Structured object records:
-- START --
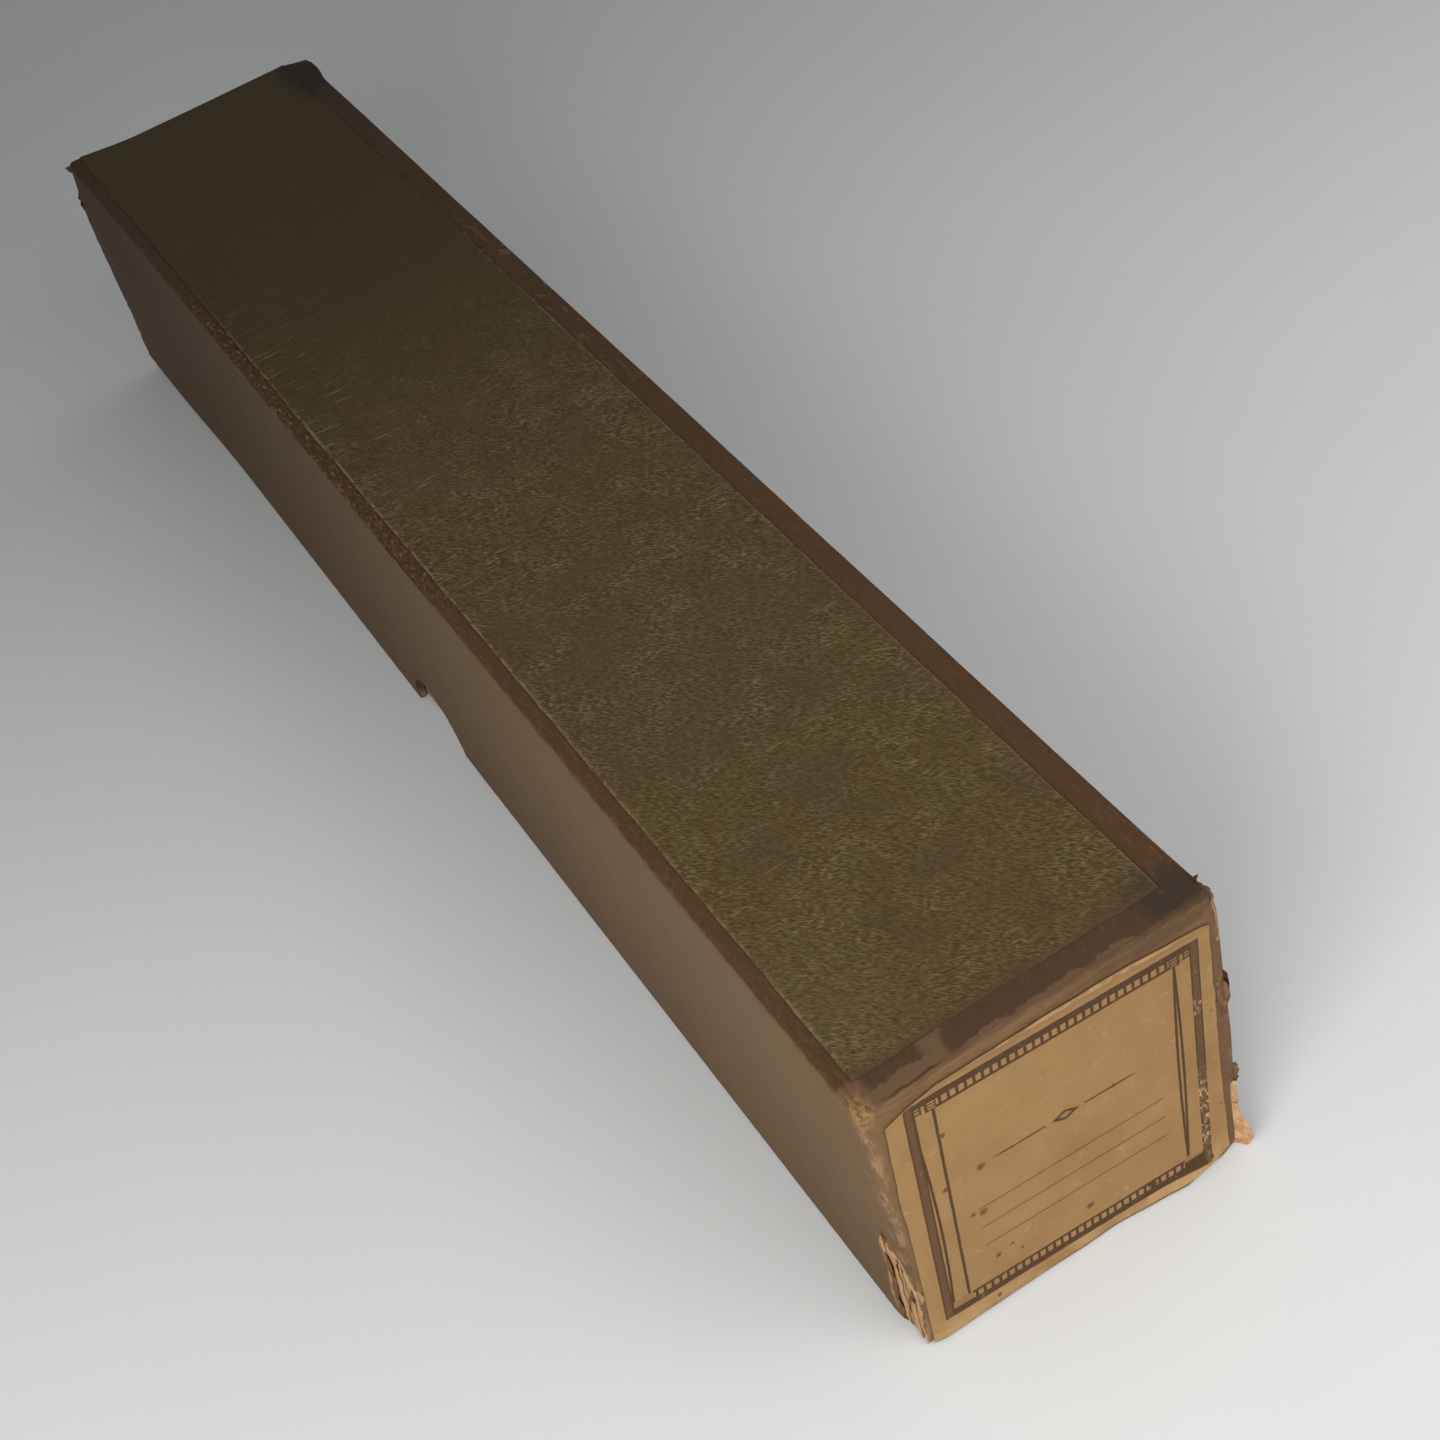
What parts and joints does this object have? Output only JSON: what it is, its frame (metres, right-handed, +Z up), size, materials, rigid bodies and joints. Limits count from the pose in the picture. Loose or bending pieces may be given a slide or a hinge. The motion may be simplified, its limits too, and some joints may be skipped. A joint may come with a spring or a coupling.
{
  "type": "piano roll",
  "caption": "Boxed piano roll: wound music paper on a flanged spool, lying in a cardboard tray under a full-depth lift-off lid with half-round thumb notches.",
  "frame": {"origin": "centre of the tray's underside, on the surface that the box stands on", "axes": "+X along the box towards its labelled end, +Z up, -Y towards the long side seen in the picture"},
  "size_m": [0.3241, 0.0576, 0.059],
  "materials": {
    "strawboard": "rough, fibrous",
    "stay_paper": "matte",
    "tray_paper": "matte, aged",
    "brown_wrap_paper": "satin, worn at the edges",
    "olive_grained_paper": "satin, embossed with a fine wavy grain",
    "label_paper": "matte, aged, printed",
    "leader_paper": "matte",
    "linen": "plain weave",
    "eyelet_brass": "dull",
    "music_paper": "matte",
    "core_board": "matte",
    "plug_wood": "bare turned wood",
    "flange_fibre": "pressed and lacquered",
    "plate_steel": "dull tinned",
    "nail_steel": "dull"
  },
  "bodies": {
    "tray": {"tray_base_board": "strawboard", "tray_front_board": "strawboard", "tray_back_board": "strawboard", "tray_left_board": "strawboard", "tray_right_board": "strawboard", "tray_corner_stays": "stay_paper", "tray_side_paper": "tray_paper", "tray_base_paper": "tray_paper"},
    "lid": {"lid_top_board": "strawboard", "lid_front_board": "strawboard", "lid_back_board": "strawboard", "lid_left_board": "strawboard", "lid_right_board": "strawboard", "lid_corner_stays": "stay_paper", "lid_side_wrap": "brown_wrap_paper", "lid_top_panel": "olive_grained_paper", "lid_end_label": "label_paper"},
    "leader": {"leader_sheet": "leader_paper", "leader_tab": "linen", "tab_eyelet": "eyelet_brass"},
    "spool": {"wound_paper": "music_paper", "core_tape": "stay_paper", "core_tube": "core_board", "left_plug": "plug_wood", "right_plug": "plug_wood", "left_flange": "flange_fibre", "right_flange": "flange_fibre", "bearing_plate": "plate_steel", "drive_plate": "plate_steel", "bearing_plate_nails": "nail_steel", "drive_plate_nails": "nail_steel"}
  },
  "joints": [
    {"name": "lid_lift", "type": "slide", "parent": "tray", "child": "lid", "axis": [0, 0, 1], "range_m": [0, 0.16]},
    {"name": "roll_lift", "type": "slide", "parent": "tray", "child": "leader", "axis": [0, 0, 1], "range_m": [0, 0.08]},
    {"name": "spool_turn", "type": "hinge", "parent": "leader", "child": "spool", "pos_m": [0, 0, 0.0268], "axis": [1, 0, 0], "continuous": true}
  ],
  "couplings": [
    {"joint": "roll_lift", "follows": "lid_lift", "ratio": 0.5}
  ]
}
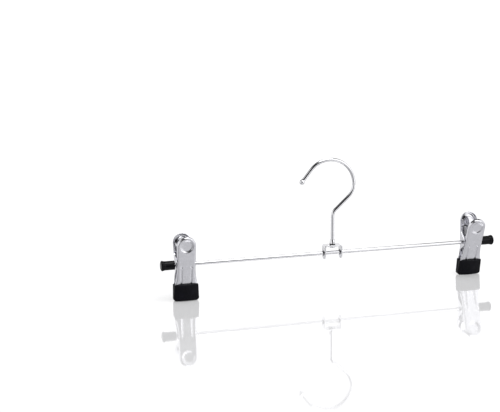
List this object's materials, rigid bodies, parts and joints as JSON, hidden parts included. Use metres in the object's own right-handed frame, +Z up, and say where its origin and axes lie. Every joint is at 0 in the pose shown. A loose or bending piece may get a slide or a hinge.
-- END --
▶ [WHAT THE EXERCISE ASKS] Print the listing above in full, exactly as it is.

▶ [RESPONSE TO THIS EXERCISE]
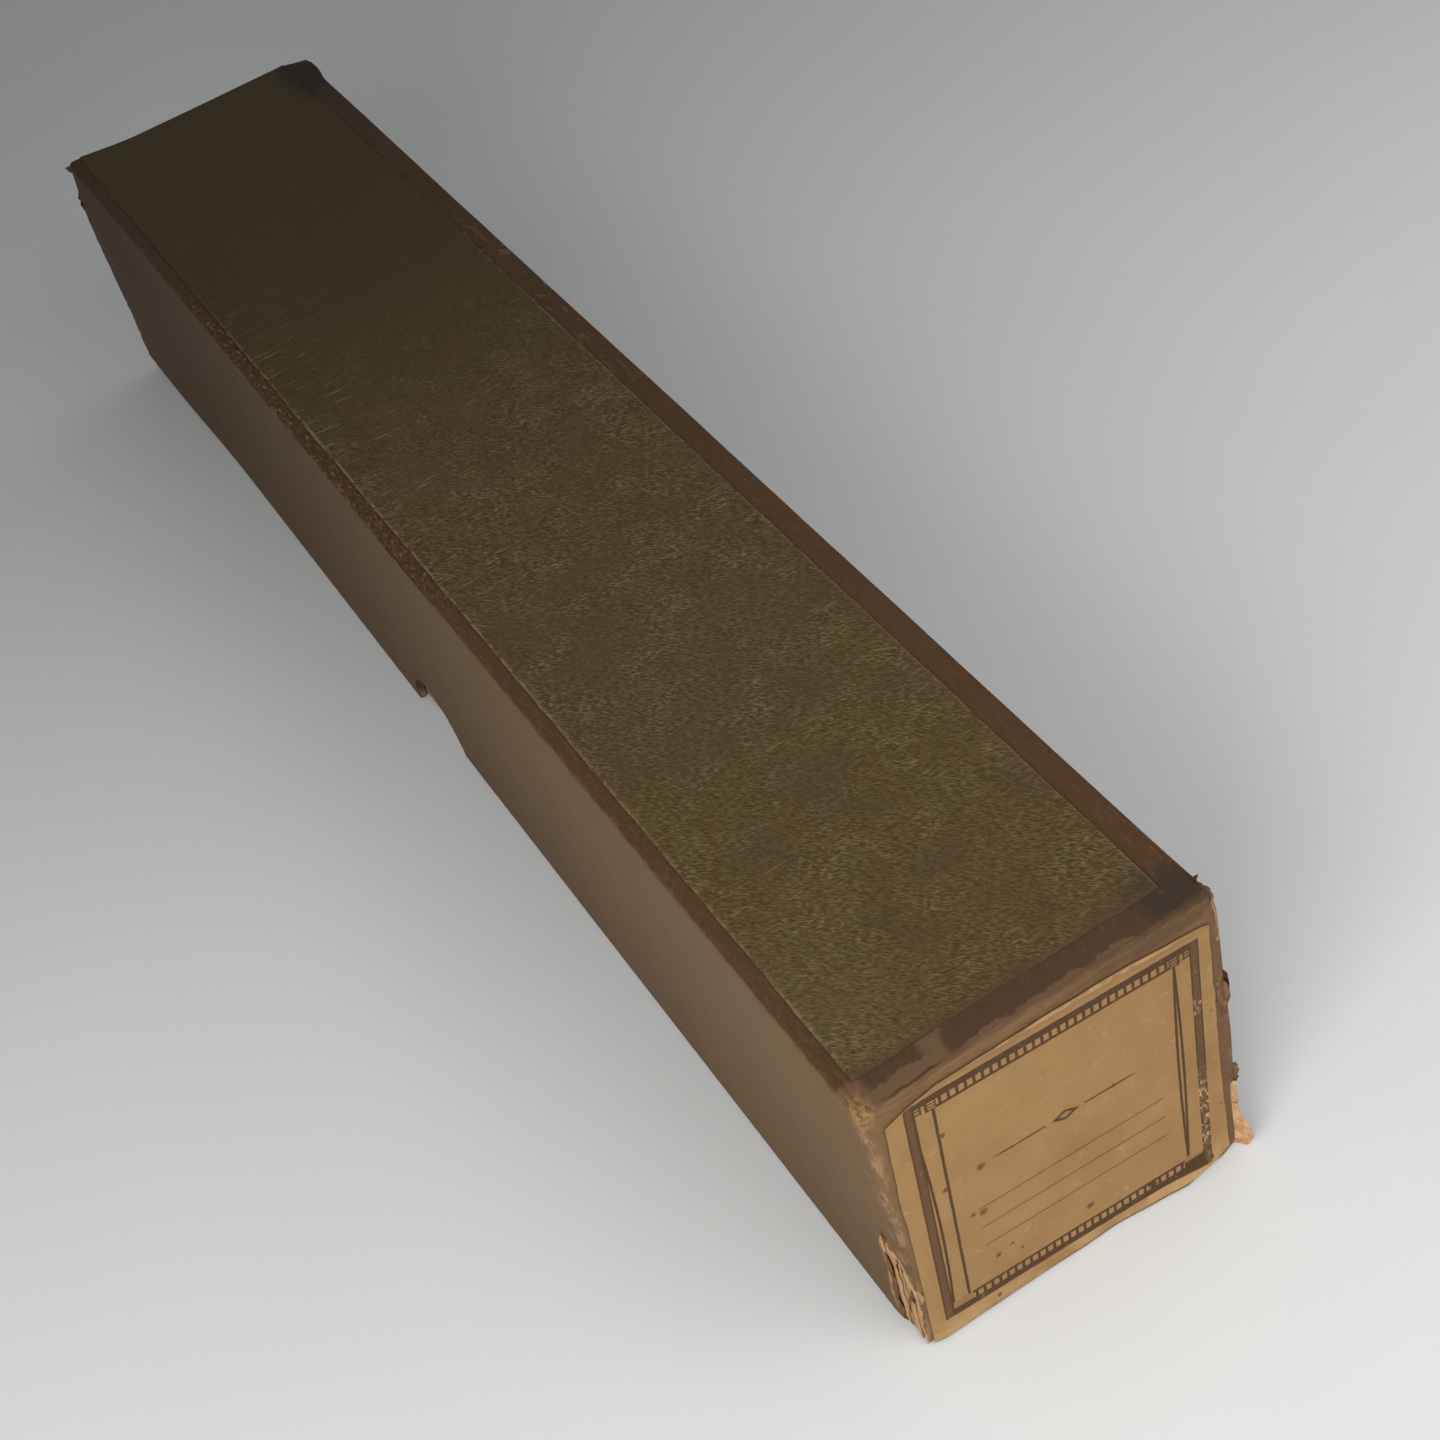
What parts and joints does this object have? Output only JSON: what it is, its frame (metres, right-handed, +Z up), size, materials, rigid bodies and joints. Limits count from the pose in the picture. Loose or bending pieces may be given a slide or a hinge. The motion may be simplified, its limits too, and some joints may be skipped. A joint may come with a spring or a coupling.
{
  "type": "piano roll",
  "caption": "Boxed piano roll: wound music paper on a flanged spool, lying in a cardboard tray under a full-depth lift-off lid with half-round thumb notches.",
  "frame": {"origin": "centre of the tray's underside, on the surface that the box stands on", "axes": "+X along the box towards its labelled end, +Z up, -Y towards the long side seen in the picture"},
  "size_m": [0.3241, 0.0576, 0.059],
  "materials": {
    "strawboard": "rough, fibrous",
    "stay_paper": "matte",
    "tray_paper": "matte, aged",
    "brown_wrap_paper": "satin, worn at the edges",
    "olive_grained_paper": "satin, embossed with a fine wavy grain",
    "label_paper": "matte, aged, printed",
    "leader_paper": "matte",
    "linen": "plain weave",
    "eyelet_brass": "dull",
    "music_paper": "matte",
    "core_board": "matte",
    "plug_wood": "bare turned wood",
    "flange_fibre": "pressed and lacquered",
    "plate_steel": "dull tinned",
    "nail_steel": "dull"
  },
  "bodies": {
    "tray": {"tray_base_board": "strawboard", "tray_front_board": "strawboard", "tray_back_board": "strawboard", "tray_left_board": "strawboard", "tray_right_board": "strawboard", "tray_corner_stays": "stay_paper", "tray_side_paper": "tray_paper", "tray_base_paper": "tray_paper"},
    "lid": {"lid_top_board": "strawboard", "lid_front_board": "strawboard", "lid_back_board": "strawboard", "lid_left_board": "strawboard", "lid_right_board": "strawboard", "lid_corner_stays": "stay_paper", "lid_side_wrap": "brown_wrap_paper", "lid_top_panel": "olive_grained_paper", "lid_end_label": "label_paper"},
    "leader": {"leader_sheet": "leader_paper", "leader_tab": "linen", "tab_eyelet": "eyelet_brass"},
    "spool": {"wound_paper": "music_paper", "core_tape": "stay_paper", "core_tube": "core_board", "left_plug": "plug_wood", "right_plug": "plug_wood", "left_flange": "flange_fibre", "right_flange": "flange_fibre", "bearing_plate": "plate_steel", "drive_plate": "plate_steel", "bearing_plate_nails": "nail_steel", "drive_plate_nails": "nail_steel"}
  },
  "joints": [
    {"name": "lid_lift", "type": "slide", "parent": "tray", "child": "lid", "axis": [0, 0, 1], "range_m": [0, 0.16]},
    {"name": "roll_lift", "type": "slide", "parent": "tray", "child": "leader", "axis": [0, 0, 1], "range_m": [0, 0.08]},
    {"name": "spool_turn", "type": "hinge", "parent": "leader", "child": "spool", "pos_m": [0, 0, 0.0268], "axis": [1, 0, 0], "continuous": true}
  ],
  "couplings": [
    {"joint": "roll_lift", "follows": "lid_lift", "ratio": 0.5}
  ]
}
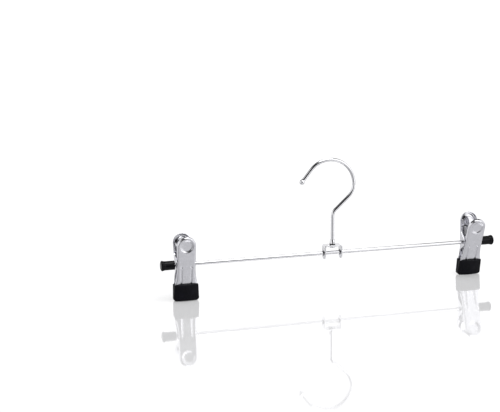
List this object's materials, rigid bodies, parts and joints as JSON, hidden parts included. Use metres in the object's own right-handed frame, +Z up, and say where its origin and axes lie. Every joint is at 0 in the pose shown. A loose or bending piece may get a slide or a hinge.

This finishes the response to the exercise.